It's a shame because it really is a pretty well-done adaptation of the book. It never had a chance on broadway, the subject matter just makes people too uncomfortable to realistically expect the public to want to see it as a big musical. Nabokov himself said that he didn't like the idea of film and stage adaptations of LOLITA, basically saying that the story is really only OK in its written form. The scenes in the story and the romantically-written inner workings of the narrating character are fine when read, processed, and envisioned in someone's imagination. But to take it to the level of having people watch artistic re-enactments of such a taboo personal conflict seems to cross a clear boundary of taste and comfort. It was a horrible idea to try and musicalize it for Broadway. A lot of people think it's a great piece of literature, myself among them, but who really wants to make an enterainment experience out of? Had it been thought of today, I suspect a well-written LOLITA musical like this could have some success as FRINGE or NYMF musicals, maybe running Off-Broadway for a bit. Or it might be done in an over-the-top parody form, like SILENCE! OF THE LAMBS, but it doesn't lend itself as well to gross exagerration for comedic affect.

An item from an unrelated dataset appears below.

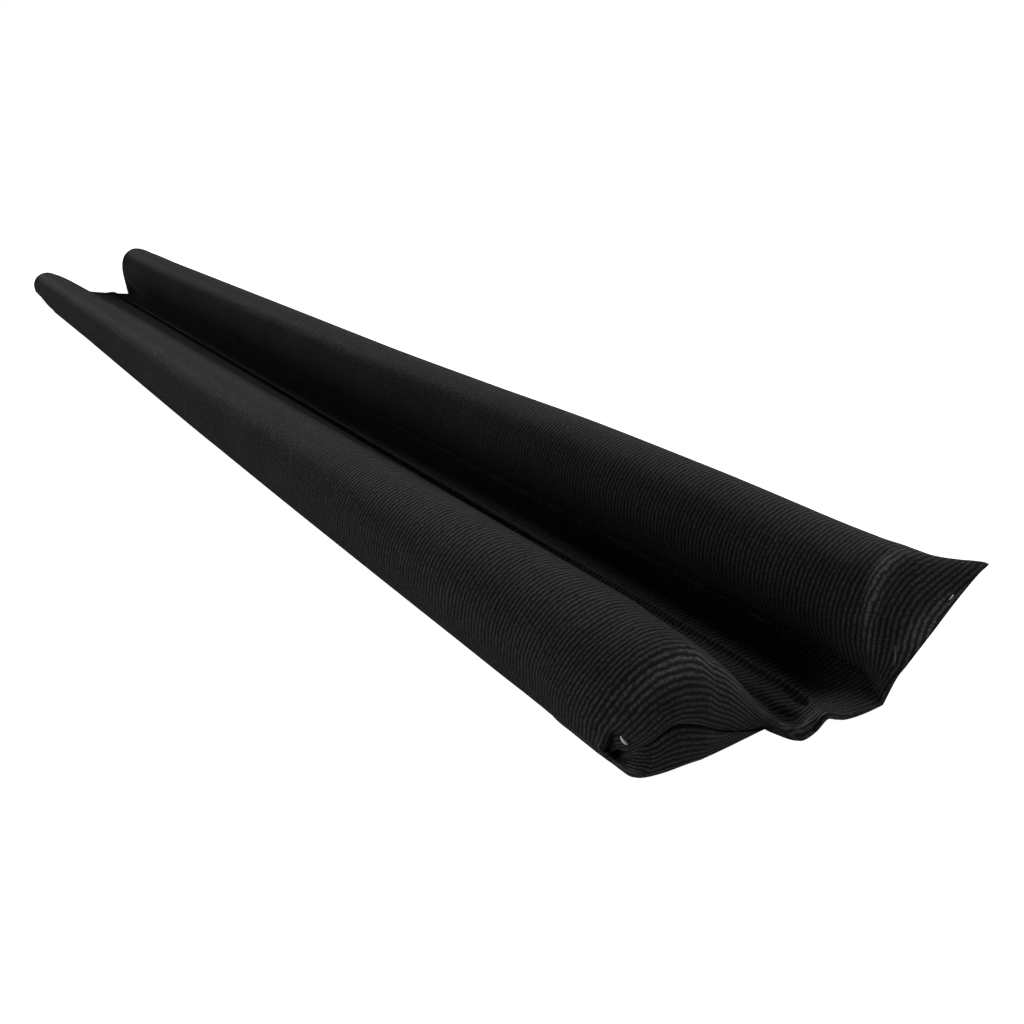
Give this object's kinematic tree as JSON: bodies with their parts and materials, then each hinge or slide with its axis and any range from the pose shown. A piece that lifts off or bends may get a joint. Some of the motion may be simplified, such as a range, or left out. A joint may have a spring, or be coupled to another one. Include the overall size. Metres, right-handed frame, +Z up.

I got a hold of the cast album a few months ago and there are some very good songs and a few great numbers that can be plucked out of it. As a complete score, it's surprisingly solid with a number of standouts and 1 or 2 major misfires. Dorothy Loudon is fantastic and the audiences loved her in this show. Part of its failure was the fact that the most compelling performer in the cast was dead before the midway point. What followed is mainly a lot of tortured soliloquy and somewhat unsettling duets, many with memorable music and artfully written lyrics. There's an interesting uptempo number with especially clever lyrics in which Humbert defends his perversion in a witty and whimsical light banter with various indignant ensemble characters. Brilliant writing, disturbing song.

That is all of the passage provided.